Di penghujung masa jabatan Presiden, Jokowi bersama pemerintahannya telah mengambil banyak langkah berani dan tidak populis sehingga terkesan berusaha mengejar target tanpa menimbang damfak negatif jangka panjang yang menimbulkan keresahan bagi masyarakat luas.
Melalui PUPR yang bersinergi dengan Kemenkeu serta Kemnaker, pemerintah berambisi untuk menerapkan skema Tapera yang menyasar bukan hanya dari kalangan Pegawai Negeri Sipil (PNS) namun tabungan ini juga mewajibkan keanggotan dari kalangan pekerja swasta yang tentu saja menjadi kenyataan pahit dan menimbulkan keresahan bagi pekerja di sektor swasta yang penghasilannya masih tidak sejalan dengan biaya hidup yang kian meningkat setiap tahunnya.
Tapera sejatinya bukan merupakan program baru dari pemerintah karena skema tabungan jangka panjang ini sudah lama diwacanakan, hanya saja selama ini skema tabungan Tapera hanya di peruntukan dari kalangan PNS sebagai dana persiapan jaminan hari tua atau dana pensiun.
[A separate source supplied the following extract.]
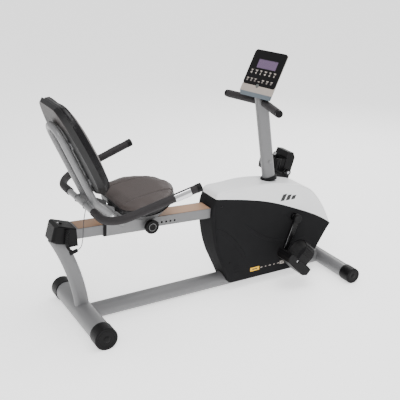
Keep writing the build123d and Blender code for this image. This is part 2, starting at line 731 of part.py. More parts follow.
# --- seat carriage ----------------------------------------------------------
SLEEVE_BACK, SLEEVE_FRONT = -189.0, 27.0
with BuildPart() as slider_sleeve:
    with BuildSketch(rail_station(SLEEVE_BACK)):
        Rectangle(102, 52)
    extrude(amount=SLEEVE_FRONT - SLEEVE_BACK)
    with BuildSketch(rail_side(-50)):
        with Locations((0, -HOLE_DROP)):
            Circle(13)
    extrude(amount=13)
    with BuildSketch(rail_station(SLEEVE_BACK)):
        Rectangle(96, 46)
    extrude(amount=SLEEVE_FRONT - SLEEVE_BACK, mode=Mode.SUBTRACT)
    with BuildSketch(rail_side(-46)):
        with Locations((0, -HOLE_DROP)):
            Circle(4.06)
    extrude(amount=20, mode=Mode.SUBTRACT)

with BuildPart() as slider_bushings:
    with BuildSketch(rail_station(SLEEVE_BACK - 12)):
        Rectangle(102, 52)
    extrude(amount=12)
    with BuildSketch(rail_station(SLEEVE_BACK)):
        Rectangle(96, 46)
    extrude(amount=16)
    with BuildSketch(rail_station(SLEEVE_FRONT - 12)):
        Rectangle(96, 46)
    extrude(amount=12)
    with BuildSketch(rail_station(SLEEVE_BACK - 12)):
        with Locations((0, 0.75)):
            Rectangle(RAIL_W + 1.2, RAIL_H + 2.7)
    extrude(amount=SLEEVE_FRONT - SLEEVE_BACK + 12, mode=Mode.SUBTRACT)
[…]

Program Tapera untuk PNS ini sudah diterapkan sejak awal 2021 mengacu pada Peraturan Pemerintah Nomor 25 Tahun 2020 tentang Penyelanggaraan Tapera sebagai turunan dari Undang-Undang Nomor 4 Tahun 2016 Tentang Tabungan Perumahan Rakyat yang merupakan transformasi dari program sebelumnya yakni BAPERTAMUS-PNS (Badan Pertimbangan Tabungan Perumahan Pegawai Negeri Sipil) yang mulai resmi menjadi TAPERA (Tabungan Perumahan Rakyat) pada tahun 2018 dan secara berlahan juga menargetkan kepesertaan non-PNS.
Tujuan Program TAPERA
Program Tapera yang mulai digodok secara matang oleh pemerintah sekarang dan akan secara efektif berlaku pada 2027 atau 7 tahun sejak ketentuan ini ditetapkan pada tahun 2020 lalu berdasarkan Peraturan Pemerintah Nomor 25 Tahun 2020 tentang penyelanggaraan Tapera kemudian disempurnakan melalui Peraturan Pemerintah Nomor 21 Tahun 2024 tentang Tabungan Perumahan Rakyat, merupakan langkah yang dianggap strategis untuk mengatasi permasalahan hunian rumah bagi masyaraka yang tercatat masih banyak yang belum memilikinya.
Dari data BPS terdapat 9,9 orang yang sampai sekarang belum memiliki rumah sendiri. Hal ini disebabkan terus melambungnya harga properti khususnya tanah, sehingga diharapkan dengan skema tabungan kolektif akan ada banyak masyarakat yang terbantu untuk memiliki rumah hunian.
Pada dasarnya mekanisme dari Tapera dalam mewujudkan tujuan guna membangun rumah dengan biaya yang lebih terjangkau serupa dengan penerapan BPJS kesehatan yang mengandalkan gotong royong dari semua peserta sehingga dapat berjalan dengan baik.
Dalam realisasinya setiap peserta Tapera tidak akan serta merta mendapatkan jaminan hunian rumah karena hal yang demikian tidak logis secara perhitungan matematis melihat besaran iuran setiap bulannya yang hanya 2,5 persen dari penghasilan maka setidaknya membutuhkan waktu puluhan hingga ratusan tahun lamanya, sehingga peruntukan hunian rumah hanya diberikan bagi kelompok masyarakat yang diprioritaskan.
Dengan menimbang kondisi demikianlah maka kemudian ada ketentuan program iuran ini dapat dijadikan sebagai investasi jangka panjang maupun persiapan dana pensiun dalam bentuk obligasi, deposito, maupun bentuk investasi menguntungkan lainnya bagi peserta yang tidak mendapatkan jaminan rumah.